→ **Work required**: Give the listing again in full, exactly as written.
━━━━━ Source excerpt ━━━━━
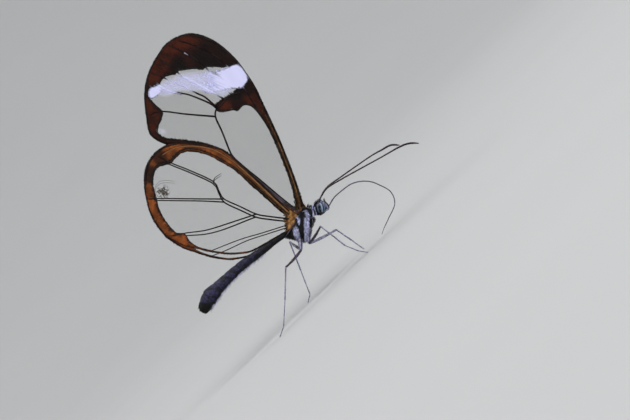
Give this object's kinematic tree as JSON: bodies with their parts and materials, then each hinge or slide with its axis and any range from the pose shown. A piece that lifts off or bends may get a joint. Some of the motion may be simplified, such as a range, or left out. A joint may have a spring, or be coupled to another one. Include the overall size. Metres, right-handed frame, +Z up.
{
  "type": "glasswing butterfly",
  "caption": "Life-size still glasswing butterfly (Greta oto) standing with its clear wings closed over its back, feelers forward and its tongue curved down to the floor.",
  "frame": {"origin": "on the floor, under the middle of the whole animal's box", "axes": "+X from the tail to the head, +Y to the butterfly's own left, +Z up, with the feet on z = 0"},
  "size_m": [0.0379, 0.0134, 0.0401],
  "materials": {
    "scales": "lavender white and black scales",
    "abdomen_scales": "slate-black scales",
    "wing": "clear membrane with rust-brown borders and dark veins",
    "cuticle": "dark brown satin",
    "eye": "glossy blue-black"
  },
  "bodies": {
    "root": {"thorax": "scales", "head": "scales", "abdomen": "abdomen_scales", "eye_left": "eye", "eye_right": "eye", "palp_left": "cuticle", "palp_right": "cuticle", "proboscis": "cuticle", "antenna_left": "cuticle", "antenna_right": "cuticle", "foreleg_left": "cuticle", "foreleg_right": "cuticle", "midleg_left": "cuticle", "midleg_right": "cuticle", "hindleg_left": "cuticle", "hindleg_right": "cuticle", "forewing_left": "wing", "forewing_right": "wing", "hindwing_left": "wing", "hindwing_right": "wing"}
  },
  "joints": []
}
━━━━━
→ **Written solution**:
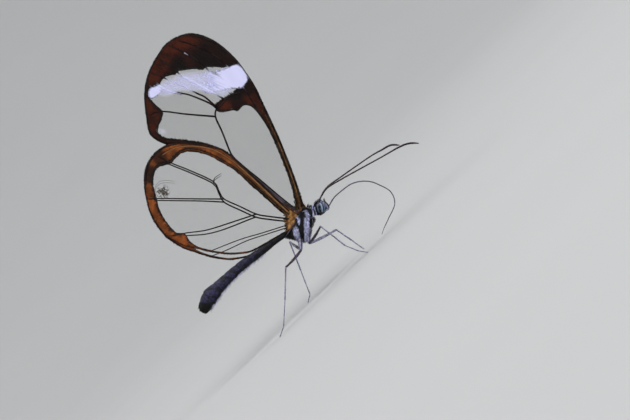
Give this object's kinematic tree as JSON: bodies with their parts and materials, then each hinge or slide with its axis and any range from the pose shown. A piece that lifts off or bends may get a joint. Some of the motion may be simplified, such as a range, or left out. A joint may have a spring, or be coupled to another one. Include the overall size. Metres, right-handed frame, +Z up.
{
  "type": "glasswing butterfly",
  "caption": "Life-size still glasswing butterfly (Greta oto) standing with its clear wings closed over its back, feelers forward and its tongue curved down to the floor.",
  "frame": {"origin": "on the floor, under the middle of the whole animal's box", "axes": "+X from the tail to the head, +Y to the butterfly's own left, +Z up, with the feet on z = 0"},
  "size_m": [0.0379, 0.0134, 0.0401],
  "materials": {
    "scales": "lavender white and black scales",
    "abdomen_scales": "slate-black scales",
    "wing": "clear membrane with rust-brown borders and dark veins",
    "cuticle": "dark brown satin",
    "eye": "glossy blue-black"
  },
  "bodies": {
    "root": {"thorax": "scales", "head": "scales", "abdomen": "abdomen_scales", "eye_left": "eye", "eye_right": "eye", "palp_left": "cuticle", "palp_right": "cuticle", "proboscis": "cuticle", "antenna_left": "cuticle", "antenna_right": "cuticle", "foreleg_left": "cuticle", "foreleg_right": "cuticle", "midleg_left": "cuticle", "midleg_right": "cuticle", "hindleg_left": "cuticle", "hindleg_right": "cuticle", "forewing_left": "wing", "forewing_right": "wing", "hindwing_left": "wing", "hindwing_right": "wing"}
  },
  "joints": []
}